8 -- "Raise Your Voice," a new try by Hilary Duff, stars the appealing young star as a naive, rural singer-wannabe bequeathed a summer at a sophisticated Los Angeles performing arts camp by her late, beloved brother.

8 -- "Friday Night Lights," Texas-style, asks, "Are you ready for some football?" then follows the fortunes of a high school team, coached by Billy Bob Thornton, in the tough town of Odessa; the story is based on a Sports Illustrated story and later nonfiction book.
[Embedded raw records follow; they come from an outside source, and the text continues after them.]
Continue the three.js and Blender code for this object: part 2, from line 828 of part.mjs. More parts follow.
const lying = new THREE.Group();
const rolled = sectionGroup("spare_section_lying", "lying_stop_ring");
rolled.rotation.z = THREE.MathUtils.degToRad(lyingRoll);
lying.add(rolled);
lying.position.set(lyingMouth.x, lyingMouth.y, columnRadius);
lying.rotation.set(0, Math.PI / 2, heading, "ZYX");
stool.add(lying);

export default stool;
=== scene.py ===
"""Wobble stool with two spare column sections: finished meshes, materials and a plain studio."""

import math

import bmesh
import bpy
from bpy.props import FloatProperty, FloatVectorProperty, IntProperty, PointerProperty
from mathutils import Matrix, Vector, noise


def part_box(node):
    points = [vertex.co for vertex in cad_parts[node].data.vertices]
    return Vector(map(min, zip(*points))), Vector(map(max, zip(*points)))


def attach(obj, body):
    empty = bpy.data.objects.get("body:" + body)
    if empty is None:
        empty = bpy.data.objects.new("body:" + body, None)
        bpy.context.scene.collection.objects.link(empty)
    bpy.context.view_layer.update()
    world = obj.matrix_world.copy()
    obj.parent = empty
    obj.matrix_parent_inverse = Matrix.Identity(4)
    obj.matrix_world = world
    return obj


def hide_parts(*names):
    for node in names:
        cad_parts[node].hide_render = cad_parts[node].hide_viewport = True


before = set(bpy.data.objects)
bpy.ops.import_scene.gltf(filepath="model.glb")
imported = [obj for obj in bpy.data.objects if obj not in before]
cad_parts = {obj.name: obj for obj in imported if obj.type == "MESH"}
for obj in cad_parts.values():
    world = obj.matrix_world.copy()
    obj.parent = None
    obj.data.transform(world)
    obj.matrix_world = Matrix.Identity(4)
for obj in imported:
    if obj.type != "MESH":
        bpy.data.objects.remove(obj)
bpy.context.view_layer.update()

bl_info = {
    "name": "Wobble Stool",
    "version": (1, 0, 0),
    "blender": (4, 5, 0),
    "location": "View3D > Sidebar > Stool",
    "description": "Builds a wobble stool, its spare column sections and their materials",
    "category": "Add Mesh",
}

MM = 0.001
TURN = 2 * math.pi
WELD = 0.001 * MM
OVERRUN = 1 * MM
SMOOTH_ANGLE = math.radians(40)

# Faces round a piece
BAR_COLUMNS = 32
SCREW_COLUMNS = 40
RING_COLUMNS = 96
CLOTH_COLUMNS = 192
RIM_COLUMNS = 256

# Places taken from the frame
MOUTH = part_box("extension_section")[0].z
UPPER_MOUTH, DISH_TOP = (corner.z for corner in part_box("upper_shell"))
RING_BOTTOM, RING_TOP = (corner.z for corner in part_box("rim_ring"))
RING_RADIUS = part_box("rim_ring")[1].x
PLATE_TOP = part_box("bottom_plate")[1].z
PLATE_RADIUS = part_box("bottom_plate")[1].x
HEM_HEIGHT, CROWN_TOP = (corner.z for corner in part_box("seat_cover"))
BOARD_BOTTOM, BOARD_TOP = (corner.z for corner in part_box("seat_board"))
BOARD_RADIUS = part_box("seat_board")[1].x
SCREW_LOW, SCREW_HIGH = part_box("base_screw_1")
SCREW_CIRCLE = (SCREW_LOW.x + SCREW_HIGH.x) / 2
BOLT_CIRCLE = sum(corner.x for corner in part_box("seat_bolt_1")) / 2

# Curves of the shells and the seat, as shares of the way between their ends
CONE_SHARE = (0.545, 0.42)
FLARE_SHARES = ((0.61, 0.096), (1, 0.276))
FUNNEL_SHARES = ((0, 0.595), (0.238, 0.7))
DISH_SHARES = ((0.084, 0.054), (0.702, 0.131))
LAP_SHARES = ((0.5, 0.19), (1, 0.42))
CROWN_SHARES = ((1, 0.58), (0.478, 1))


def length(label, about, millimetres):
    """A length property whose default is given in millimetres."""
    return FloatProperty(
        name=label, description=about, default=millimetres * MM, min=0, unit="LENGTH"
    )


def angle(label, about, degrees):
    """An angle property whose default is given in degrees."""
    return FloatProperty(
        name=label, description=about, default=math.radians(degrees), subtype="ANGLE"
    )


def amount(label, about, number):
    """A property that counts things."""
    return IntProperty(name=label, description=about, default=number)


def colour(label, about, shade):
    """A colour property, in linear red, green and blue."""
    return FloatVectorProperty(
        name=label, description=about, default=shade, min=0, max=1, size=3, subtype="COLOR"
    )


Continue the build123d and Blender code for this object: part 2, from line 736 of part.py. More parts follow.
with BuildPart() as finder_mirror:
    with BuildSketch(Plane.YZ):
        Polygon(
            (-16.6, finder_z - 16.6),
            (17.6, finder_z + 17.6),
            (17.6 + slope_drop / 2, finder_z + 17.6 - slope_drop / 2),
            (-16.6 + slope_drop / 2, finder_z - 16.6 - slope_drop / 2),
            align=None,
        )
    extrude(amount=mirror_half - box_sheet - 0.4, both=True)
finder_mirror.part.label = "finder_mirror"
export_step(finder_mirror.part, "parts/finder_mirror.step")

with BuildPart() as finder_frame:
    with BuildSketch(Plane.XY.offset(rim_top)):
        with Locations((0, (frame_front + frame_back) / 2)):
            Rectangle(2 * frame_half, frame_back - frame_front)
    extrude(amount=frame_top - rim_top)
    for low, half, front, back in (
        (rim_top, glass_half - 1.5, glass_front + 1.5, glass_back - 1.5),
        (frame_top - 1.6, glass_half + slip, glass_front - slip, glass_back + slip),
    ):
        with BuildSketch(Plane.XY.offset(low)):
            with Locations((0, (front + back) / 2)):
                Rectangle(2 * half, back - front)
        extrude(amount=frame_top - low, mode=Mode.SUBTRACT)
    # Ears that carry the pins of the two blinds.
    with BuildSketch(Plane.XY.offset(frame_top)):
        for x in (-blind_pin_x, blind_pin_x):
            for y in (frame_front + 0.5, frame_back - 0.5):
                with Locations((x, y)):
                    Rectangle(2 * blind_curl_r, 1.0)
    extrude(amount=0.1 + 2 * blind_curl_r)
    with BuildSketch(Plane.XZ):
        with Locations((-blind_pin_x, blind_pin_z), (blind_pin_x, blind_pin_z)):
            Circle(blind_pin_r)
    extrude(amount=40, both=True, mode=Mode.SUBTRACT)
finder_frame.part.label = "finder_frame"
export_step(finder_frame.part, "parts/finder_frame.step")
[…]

8 -- "I H Huckabees," self-proclaimed existential comedy, follows a coincidence- plagued Jason Schwartzman ("Rushmore"), and Jude Law, an executive at popular retail superstore Huckabees. Add two Existential Detectives (Dustin Hoffman, Lily Tomlin), a firefighter and a French radical, and hope the laughs match director David O. Russell's earlier "Flirting With Disaster."

15 -- "Primer," a thriller written and directed by Shane Carruth, stars Carruth and David Sullivan as corporate employees who, while conducting experiments on their off-hours, discover a device that blocks gravitational pull, giving them superhuman powers. This year's Grand Jury award winner at Sundance.

15 -- "P.S." stars Laura Linney in a romantic fantasy about a divorcee whose late high school sweetheart is reincarnated as a hottie in his twenties. With Topher Grace, directed by Dylan Kidd ("Roger Dodger") from the Helen Schulman novel.

15 -- "Around the Bend" stars four men and, apparently, no car chases. Four generations of men, including Josh Lucas ("Sweet Home Alabama"), Christopher Walken and Michael Caine, are brought together to confront a family secret.

15 -- "Shall We Dance?" features Richard Gere and Jennifer Lopez in a remake of the 1996 Japanese film about a mild-mannered businessman who finds love and passion through ballroom dancing.